- **Task**
Restate word for word the lines of the data below, from the first through the one that has "return piece".

── Extracted records ──

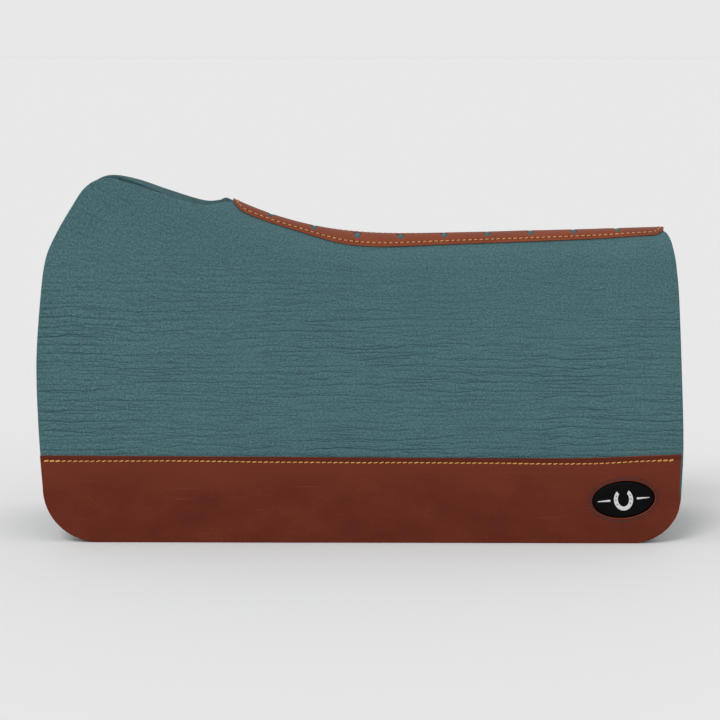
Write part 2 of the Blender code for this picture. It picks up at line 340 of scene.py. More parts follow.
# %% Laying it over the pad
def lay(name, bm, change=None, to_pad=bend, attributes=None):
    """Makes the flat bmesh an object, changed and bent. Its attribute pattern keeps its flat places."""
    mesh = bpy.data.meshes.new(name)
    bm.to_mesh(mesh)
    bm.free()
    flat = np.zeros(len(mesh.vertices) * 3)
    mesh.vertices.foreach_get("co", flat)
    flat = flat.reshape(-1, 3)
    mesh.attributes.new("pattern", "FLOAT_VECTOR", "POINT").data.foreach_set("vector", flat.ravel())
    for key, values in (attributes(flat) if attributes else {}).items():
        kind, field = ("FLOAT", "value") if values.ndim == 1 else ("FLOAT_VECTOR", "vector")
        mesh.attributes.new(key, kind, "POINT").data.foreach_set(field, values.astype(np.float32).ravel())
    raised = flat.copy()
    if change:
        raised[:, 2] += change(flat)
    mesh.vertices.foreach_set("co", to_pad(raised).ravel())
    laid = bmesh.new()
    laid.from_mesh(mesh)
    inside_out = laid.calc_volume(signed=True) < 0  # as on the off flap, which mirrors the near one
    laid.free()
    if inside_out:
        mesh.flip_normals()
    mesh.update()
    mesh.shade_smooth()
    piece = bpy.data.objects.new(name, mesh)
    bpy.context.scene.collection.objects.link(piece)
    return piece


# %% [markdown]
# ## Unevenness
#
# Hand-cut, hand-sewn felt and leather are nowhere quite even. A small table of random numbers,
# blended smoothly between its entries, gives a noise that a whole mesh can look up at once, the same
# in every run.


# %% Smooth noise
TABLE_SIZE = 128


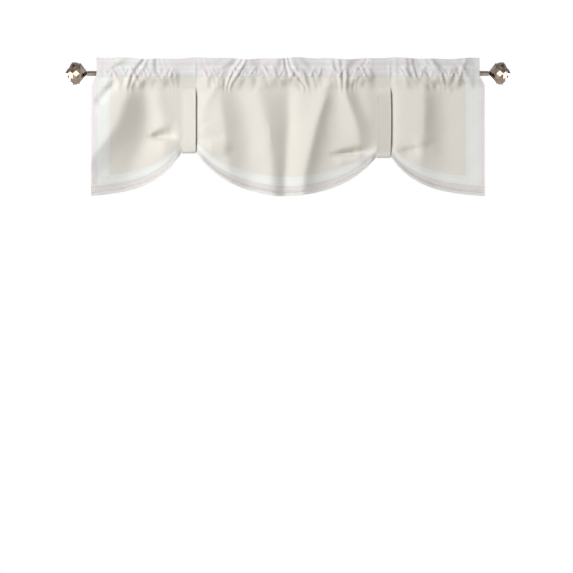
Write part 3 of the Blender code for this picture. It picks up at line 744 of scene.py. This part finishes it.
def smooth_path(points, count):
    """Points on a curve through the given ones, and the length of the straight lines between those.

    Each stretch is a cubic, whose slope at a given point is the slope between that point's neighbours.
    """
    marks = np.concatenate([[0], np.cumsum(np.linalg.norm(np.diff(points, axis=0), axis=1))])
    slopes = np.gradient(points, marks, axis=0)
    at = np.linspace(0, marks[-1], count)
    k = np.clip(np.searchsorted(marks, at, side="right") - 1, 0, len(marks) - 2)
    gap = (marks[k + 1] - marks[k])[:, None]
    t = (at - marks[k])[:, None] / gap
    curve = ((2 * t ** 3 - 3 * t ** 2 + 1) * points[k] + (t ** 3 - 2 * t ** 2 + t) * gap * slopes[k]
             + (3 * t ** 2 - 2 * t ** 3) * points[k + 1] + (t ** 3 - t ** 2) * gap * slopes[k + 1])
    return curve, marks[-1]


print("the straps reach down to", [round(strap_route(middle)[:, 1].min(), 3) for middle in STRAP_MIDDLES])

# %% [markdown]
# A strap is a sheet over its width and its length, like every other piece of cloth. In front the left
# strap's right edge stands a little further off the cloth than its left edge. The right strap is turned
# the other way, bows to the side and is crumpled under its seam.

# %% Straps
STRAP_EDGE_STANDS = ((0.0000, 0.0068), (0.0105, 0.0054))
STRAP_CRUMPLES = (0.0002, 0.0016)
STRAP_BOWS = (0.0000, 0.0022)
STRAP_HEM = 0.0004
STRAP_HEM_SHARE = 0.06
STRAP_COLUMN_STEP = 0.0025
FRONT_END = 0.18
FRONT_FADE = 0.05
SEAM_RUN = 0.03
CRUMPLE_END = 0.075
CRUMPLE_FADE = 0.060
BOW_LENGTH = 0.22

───

- **Response to the exercise**
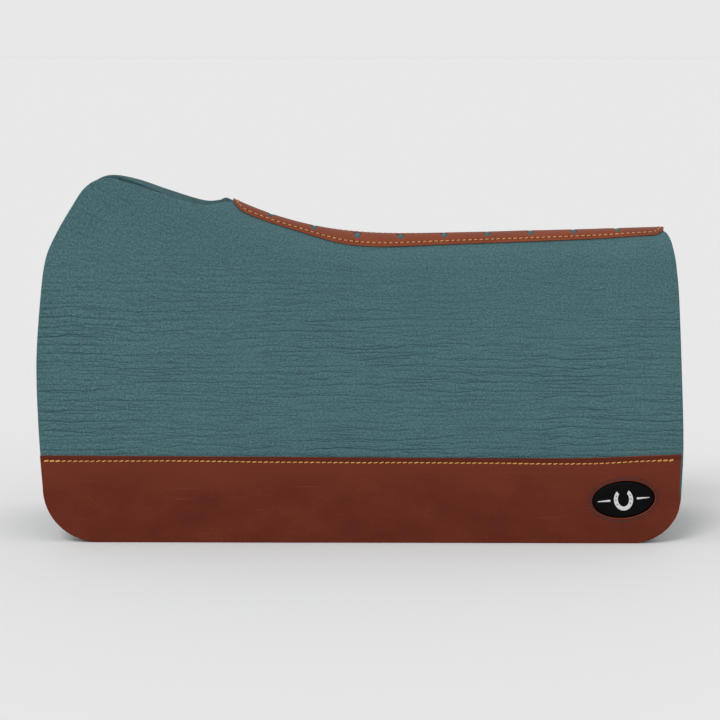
Write part 2 of the Blender code for this picture. It picks up at line 340 of scene.py. More parts follow.
# %% Laying it over the pad
def lay(name, bm, change=None, to_pad=bend, attributes=None):
    """Makes the flat bmesh an object, changed and bent. Its attribute pattern keeps its flat places."""
    mesh = bpy.data.meshes.new(name)
    bm.to_mesh(mesh)
    bm.free()
    flat = np.zeros(len(mesh.vertices) * 3)
    mesh.vertices.foreach_get("co", flat)
    flat = flat.reshape(-1, 3)
    mesh.attributes.new("pattern", "FLOAT_VECTOR", "POINT").data.foreach_set("vector", flat.ravel())
    for key, values in (attributes(flat) if attributes else {}).items():
        kind, field = ("FLOAT", "value") if values.ndim == 1 else ("FLOAT_VECTOR", "vector")
        mesh.attributes.new(key, kind, "POINT").data.foreach_set(field, values.astype(np.float32).ravel())
    raised = flat.copy()
    if change:
        raised[:, 2] += change(flat)
    mesh.vertices.foreach_set("co", to_pad(raised).ravel())
    laid = bmesh.new()
    laid.from_mesh(mesh)
    inside_out = laid.calc_volume(signed=True) < 0  # as on the off flap, which mirrors the near one
    laid.free()
    if inside_out:
        mesh.flip_normals()
    mesh.update()
    mesh.shade_smooth()
    piece = bpy.data.objects.new(name, mesh)
    bpy.context.scene.collection.objects.link(piece)
    return piece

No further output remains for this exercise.